The proposal would see 29 Christchurch factory workers lose their jobs manufacturing the construction company's Pink Batts insulation, while its Auckland factory will become a round the clock operation, the Auckland-based company said in a statement. Current Christchurch-based customer service, sales and warehousing roles will be unaffected, with two new jobs created, while nine further positions at the Auckland plant will be offered.
The move comes after the National-led government announced in its May budget that it would cut tariffs and anti-dumping duties on building products to zero, in a bid to introduce more competition into the sector. The government is trying to reduce the cost of housing, which is being underpinned by lack of supply in earthquake-damaged Christchurch, and the country's most populous city, Auckland. Last year the government launched a targeted insulation programme, subsidising installation for low income at-risk households.

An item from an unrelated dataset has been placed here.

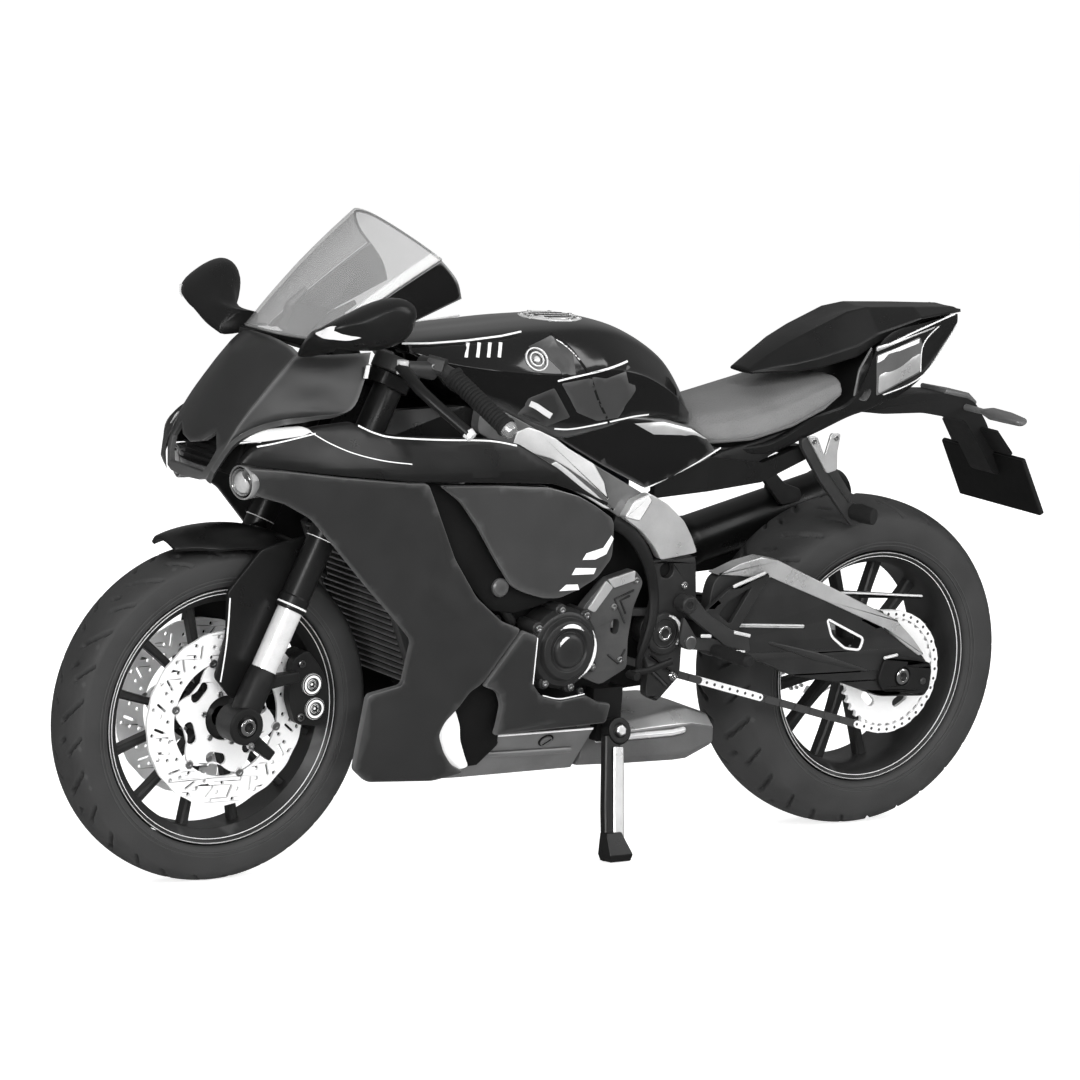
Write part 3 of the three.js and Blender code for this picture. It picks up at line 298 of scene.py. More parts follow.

"The consolidation is in the best interest of our people and our customers," said Tim Richards, chief executive of building products. "We are operating in a highly competitive market impacted by an increase in volume of imported product and a general reduction in demand for insulation following changes to EECA's home insulation programme in 2013."
Earlier in the year, Knauf, the German building materials company, failed to get Fletcher Building’s use of the “Batts” trade mark for building insulation thrown out on the grounds that it is a common name in general public use. Fletcher is facing increasing competition from Knauf and Australian suppliers. Knauf has about $1.9 billion in annual insulation sales worldwide compared to Fletcher’s $1.3 billion of total building product sales, which includes plasterboard, aluminium doors and windows, and roofing. In February, Fletcher said the local insulation market remained competitive as price declines offset volume gains.
The company would offer redundancies, but said it had over 200 vacancies within the business, of which more than 50 which were in Christchurch.
Shares of Fletcher fell 1.4 percent to $8.57 and have gained 2.1 percent since the start of the year.